Sacred or Mundane? Use of Comparative Zooarchaeology to Interpret Feature Significance at Kingsley Plantation, Jacksonville, Florida
Author(s): Amber J Grafft-Weiss
Year: 2017
Summary
Field schools offered by the University of Florida between 2006 and 2013 yielded exceptional potential to understand the lifeways of enslaved Africans who lived and labored at Kingsley Plantation, located on Fort George Island in Jacksonville, Florida (1814-1839). In 2013, excavations included a high-density deposit discovered in front of a slave cabin. It resembled an ordinary trash pit in some ways, but also contained some objects that have been associated with ritual or religious activity in other contexts across the plantation.

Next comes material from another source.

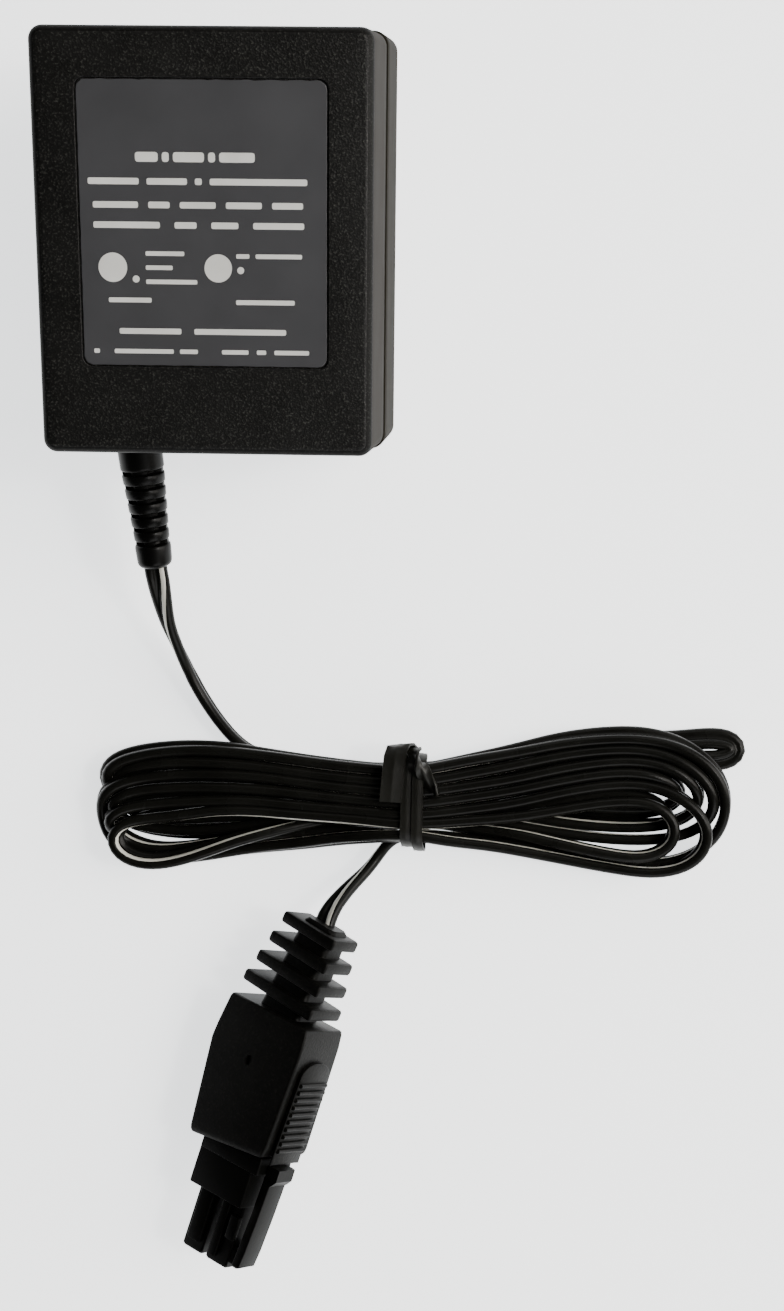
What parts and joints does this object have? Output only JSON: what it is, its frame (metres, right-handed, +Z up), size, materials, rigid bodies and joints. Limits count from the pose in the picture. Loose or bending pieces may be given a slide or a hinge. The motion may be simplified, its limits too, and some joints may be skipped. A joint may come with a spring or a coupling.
{
  "type": "plug-in power adapter",
  "caption": "Black plug-in transformer adapter with two wall blades, a ribbed strain relief, a tied flat cord and a latching two-way plug.",
  "frame": {"origin": "under the middle of the case, on the surface that it lies on", "axes": "+Z up, +Y along the case towards the end with the blades, +X across the case; the cord runs towards -Y"},
  "size_m": [0.1251, 0.2205, 0.0607],
  "materials": {
    "front_cover": "black moulded plastic, fine grain",
    "rear_cover": "black moulded plastic, fine grain",
    "rating_label": "dark grey satin film",
    "blades": "nickel plated brass",
    "carrier": "moulded phenolic",
    "laminations": "rolled electrical steel",
    "bobbin": "natural nylon",
    "copper": "enamelled copper wire",
    "tape": "polyester tape",
    "fuse": "epoxy body",
    "tinned": "tinned copper",
    "wire_black": "insulation",
    "wire_white": "insulation",
    "relief": "soft black vinyl",
    "cord": "soft black vinyl",
    "stripe": "pale stripe on one core",
    "tie": "black vinyl over a wire",
    "overmould": "soft black vinyl",
    "housing": "black nylon",
    "contact": "brass"
  },
  "bodies": {
    "root": {"front_cover": "front_cover", "rear_cover": "rear_cover", "rating_label": "rating_label", "blade_line": "blades", "blade_neutral": "blades", "blade_carrier": "carrier", "core_e_stack": "laminations", "core_i_stack": "laminations", "bobbin": "bobbin", "primary_winding": "copper", "secondary_winding": "copper", "primary_tape": "tape", "secondary_tape": "tape", "thermal_fuse": "fuse", "primary_terminals": "tinned", "secondary_terminals": "tinned", "lead_line": "wire_black", "lead_neutral": "wire_white", "lead_secondary_1": "wire_black", "lead_secondary_2": "wire_black", "strain_relief": "relief", "cord_lead": "cord", "cord_hank": "cord", "cord_tail": "cord", "twist_tie": "tie", "plug_overmould": "overmould", "plug_housing": "housing", "plug_contact_1": "contact", "plug_contact_2": "contact"}
  },
  "joints": []
}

Comparison with another nearby trash pit, beginning with a sample of the faunal remains recovered from each, will facilitate determination of whether this feature represents something sacred or mundane (or had changing meaning). Zooarchaeological analysis holds particular potential to draw comparison or contrast; in additional to subsistence-related activity, some faunal remains at the Kingsley cabins (including a chicken burial) use of animals for ritual purposes.
Cite this Record
Sacred or Mundane? Use of Comparative Zooarchaeology to Interpret Feature Significance at Kingsley Plantation, Jacksonville, Florida. Amber J Grafft-Weiss. Presented at Society for Historical Archaeology, Fort Worth, TX. 2017 ( tDAR id: 435403)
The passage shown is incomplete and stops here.